How do you know that our process is working?

In the two and a half years that I’ve been here, over 70 percent of the sexual misconduct cases that have gone on to a hearing have resulted in findings of responsibility, and within that 70 percent, there have been a handful of expulsions and suspensions. There have also been some cases where there has not been enough information to find a policy violation. And that is an indication that we have a robust system. If that number were 100 percent, I would say that we have a problem. If it were zero, I would say that we have a problem. But what those numbers say to me is that we have a process that encourages students to report and that these matters are being handled delicately, swiftly, and fairly.

What do you find the most challenging about working on these issues?

What I find most challenging is that so much of how we think about Title IX and so much of how students experience it is results-based. So whether you are the reporting party or the responding party, how you experience this process will be determined by what the end result is. The challenge for me is to try to get across to the community and to the students involved in these issues that we want to be there to support students on either side. Regardless of the results of the hearing, we still hear you, we still care about you. Just because a panel may not have had enough information to determine that there has been a probable policy violation doesn’t mean that we don’t believe you, doesn’t mean that we think you are lying. We must operate within our standard of proof and our policy definitions, but we care about all the students who go through this process.

Are there things we should be doing differently?
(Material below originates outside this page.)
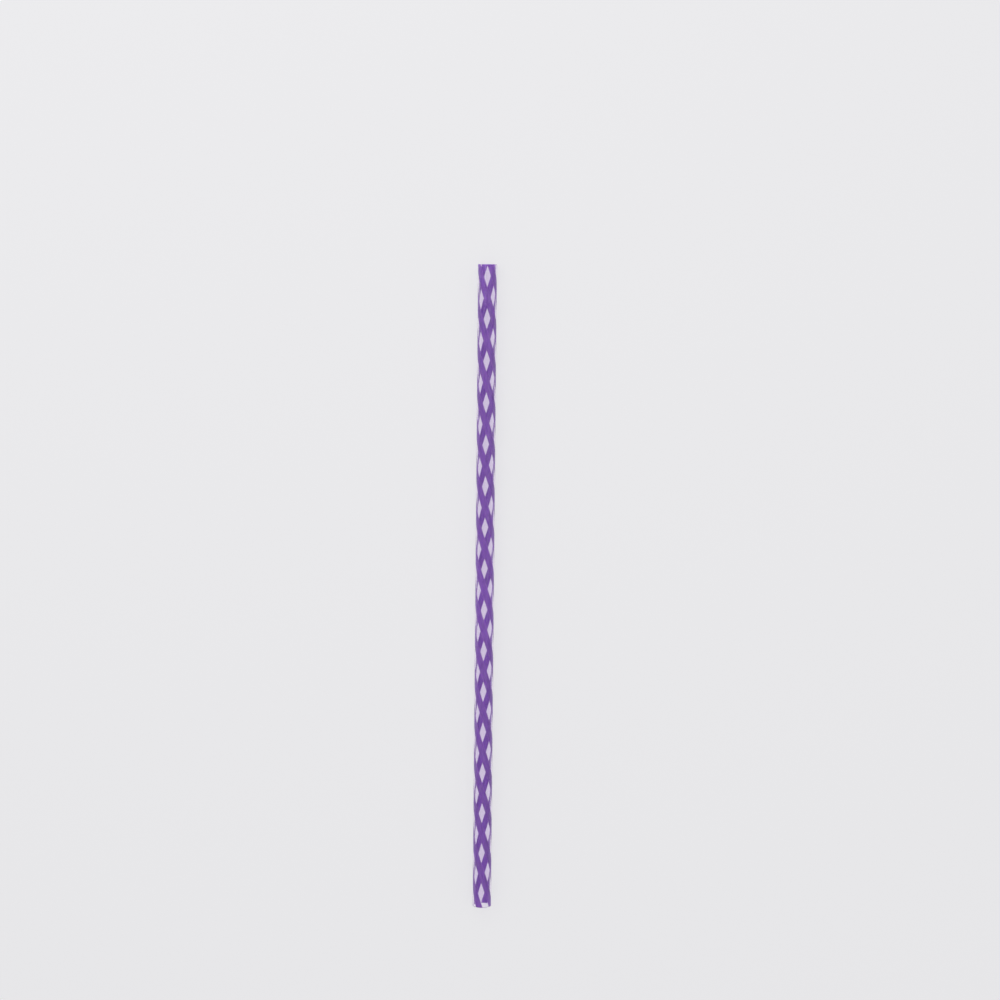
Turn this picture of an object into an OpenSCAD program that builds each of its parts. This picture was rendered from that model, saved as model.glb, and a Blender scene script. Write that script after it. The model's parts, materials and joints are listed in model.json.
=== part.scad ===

I think we can always learn more, even those of us who are working in this field professionally, and we can always do better. There is a national conversation on these issues, and Vassar is a part of that conversation and trying to lead on these issues. We continually strive to improve, but we have a process where people care, we have one that works, we have one that takes these matters very seriously and that really wants to do the right thing for every student involved.